= Problem to solve =
Write each line out exactly, leaving none out.

## begin Dataset excerpt

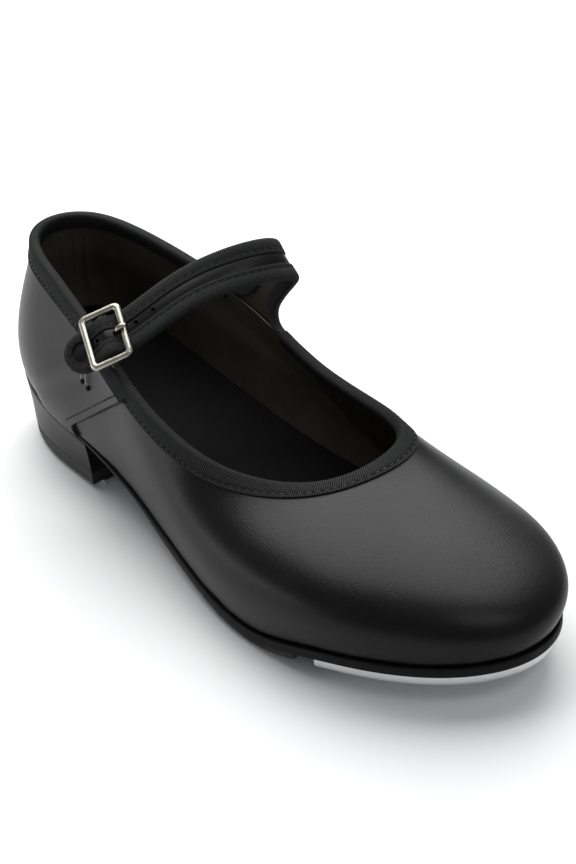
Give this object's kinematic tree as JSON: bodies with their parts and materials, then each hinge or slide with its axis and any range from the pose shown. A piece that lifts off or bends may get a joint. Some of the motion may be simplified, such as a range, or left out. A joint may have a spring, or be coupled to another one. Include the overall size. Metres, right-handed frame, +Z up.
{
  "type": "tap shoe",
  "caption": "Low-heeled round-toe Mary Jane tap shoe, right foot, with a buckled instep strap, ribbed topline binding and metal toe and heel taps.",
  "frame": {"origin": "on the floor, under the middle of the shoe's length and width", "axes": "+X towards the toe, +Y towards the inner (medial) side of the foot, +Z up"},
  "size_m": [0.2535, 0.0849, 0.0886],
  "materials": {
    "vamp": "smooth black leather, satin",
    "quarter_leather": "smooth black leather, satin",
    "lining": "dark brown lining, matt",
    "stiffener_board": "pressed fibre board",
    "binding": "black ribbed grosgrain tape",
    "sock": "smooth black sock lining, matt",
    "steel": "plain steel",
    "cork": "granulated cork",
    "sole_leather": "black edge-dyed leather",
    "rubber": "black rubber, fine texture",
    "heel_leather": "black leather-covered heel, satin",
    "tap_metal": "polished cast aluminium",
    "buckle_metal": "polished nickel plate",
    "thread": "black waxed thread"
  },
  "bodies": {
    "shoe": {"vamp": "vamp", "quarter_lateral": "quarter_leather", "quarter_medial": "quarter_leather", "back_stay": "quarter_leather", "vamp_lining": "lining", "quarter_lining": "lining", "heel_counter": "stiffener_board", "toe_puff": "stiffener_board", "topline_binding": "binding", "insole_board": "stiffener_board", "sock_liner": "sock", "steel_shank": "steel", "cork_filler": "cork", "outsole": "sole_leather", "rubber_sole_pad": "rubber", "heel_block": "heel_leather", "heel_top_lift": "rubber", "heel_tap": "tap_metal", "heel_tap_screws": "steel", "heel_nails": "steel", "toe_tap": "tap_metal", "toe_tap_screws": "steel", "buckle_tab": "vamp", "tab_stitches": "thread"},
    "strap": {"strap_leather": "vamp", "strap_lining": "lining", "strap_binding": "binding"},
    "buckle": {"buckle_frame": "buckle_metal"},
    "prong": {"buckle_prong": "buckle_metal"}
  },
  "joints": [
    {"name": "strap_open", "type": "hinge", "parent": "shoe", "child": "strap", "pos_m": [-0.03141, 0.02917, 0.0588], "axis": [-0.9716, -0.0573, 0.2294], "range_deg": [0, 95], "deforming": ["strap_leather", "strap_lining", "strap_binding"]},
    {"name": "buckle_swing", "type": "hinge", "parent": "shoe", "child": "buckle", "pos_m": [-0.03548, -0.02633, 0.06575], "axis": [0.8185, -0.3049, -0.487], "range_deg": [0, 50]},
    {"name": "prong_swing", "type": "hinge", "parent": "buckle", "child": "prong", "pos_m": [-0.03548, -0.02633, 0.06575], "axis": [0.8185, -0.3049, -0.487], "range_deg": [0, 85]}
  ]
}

## end Dataset excerpt

= Response for this exercise =
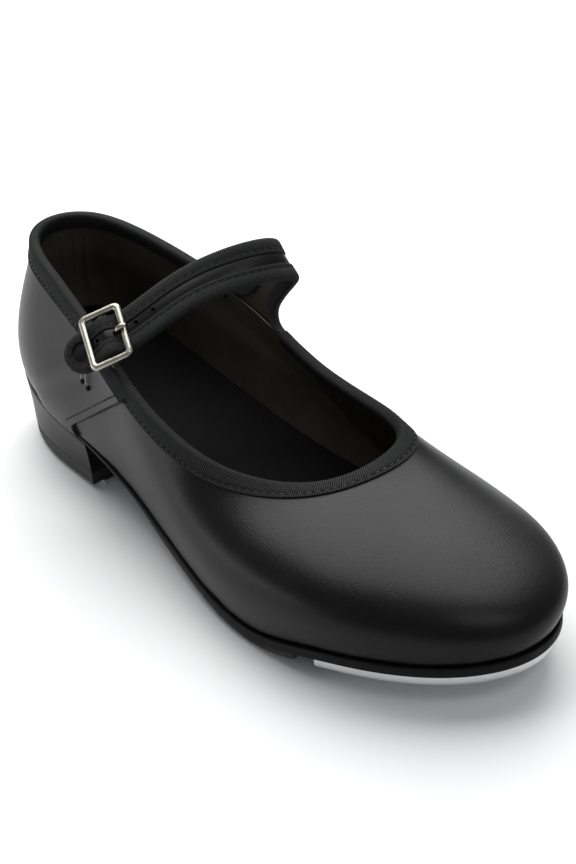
Give this object's kinematic tree as JSON: bodies with their parts and materials, then each hinge or slide with its axis and any range from the pose shown. A piece that lifts off or bends may get a joint. Some of the motion may be simplified, such as a range, or left out. A joint may have a spring, or be coupled to another one. Include the overall size. Metres, right-handed frame, +Z up.
{
  "type": "tap shoe",
  "caption": "Low-heeled round-toe Mary Jane tap shoe, right foot, with a buckled instep strap, ribbed topline binding and metal toe and heel taps.",
  "frame": {"origin": "on the floor, under the middle of the shoe's length and width", "axes": "+X towards the toe, +Y towards the inner (medial) side of the foot, +Z up"},
  "size_m": [0.2535, 0.0849, 0.0886],
  "materials": {
    "vamp": "smooth black leather, satin",
    "quarter_leather": "smooth black leather, satin",
    "lining": "dark brown lining, matt",
    "stiffener_board": "pressed fibre board",
    "binding": "black ribbed grosgrain tape",
    "sock": "smooth black sock lining, matt",
    "steel": "plain steel",
    "cork": "granulated cork",
    "sole_leather": "black edge-dyed leather",
    "rubber": "black rubber, fine texture",
    "heel_leather": "black leather-covered heel, satin",
    "tap_metal": "polished cast aluminium",
    "buckle_metal": "polished nickel plate",
    "thread": "black waxed thread"
  },
  "bodies": {
    "shoe": {"vamp": "vamp", "quarter_lateral": "quarter_leather", "quarter_medial": "quarter_leather", "back_stay": "quarter_leather", "vamp_lining": "lining", "quarter_lining": "lining", "heel_counter": "stiffener_board", "toe_puff": "stiffener_board", "topline_binding": "binding", "insole_board": "stiffener_board", "sock_liner": "sock", "steel_shank": "steel", "cork_filler": "cork", "outsole": "sole_leather", "rubber_sole_pad": "rubber", "heel_block": "heel_leather", "heel_top_lift": "rubber", "heel_tap": "tap_metal", "heel_tap_screws": "steel", "heel_nails": "steel", "toe_tap": "tap_metal", "toe_tap_screws": "steel", "buckle_tab": "vamp", "tab_stitches": "thread"},
    "strap": {"strap_leather": "vamp", "strap_lining": "lining", "strap_binding": "binding"},
    "buckle": {"buckle_frame": "buckle_metal"},
    "prong": {"buckle_prong": "buckle_metal"}
  },
  "joints": [
    {"name": "strap_open", "type": "hinge", "parent": "shoe", "child": "strap", "pos_m": [-0.03141, 0.02917, 0.0588], "axis": [-0.9716, -0.0573, 0.2294], "range_deg": [0, 95], "deforming": ["strap_leather", "strap_lining", "strap_binding"]},
    {"name": "buckle_swing", "type": "hinge", "parent": "shoe", "child": "buckle", "pos_m": [-0.03548, -0.02633, 0.06575], "axis": [0.8185, -0.3049, -0.487], "range_deg": [0, 50]},
    {"name": "prong_swing", "type": "hinge", "parent": "buckle", "child": "prong", "pos_m": [-0.03548, -0.02633, 0.06575], "axis": [0.8185, -0.3049, -0.487], "range_deg": [0, 85]}
  ]
}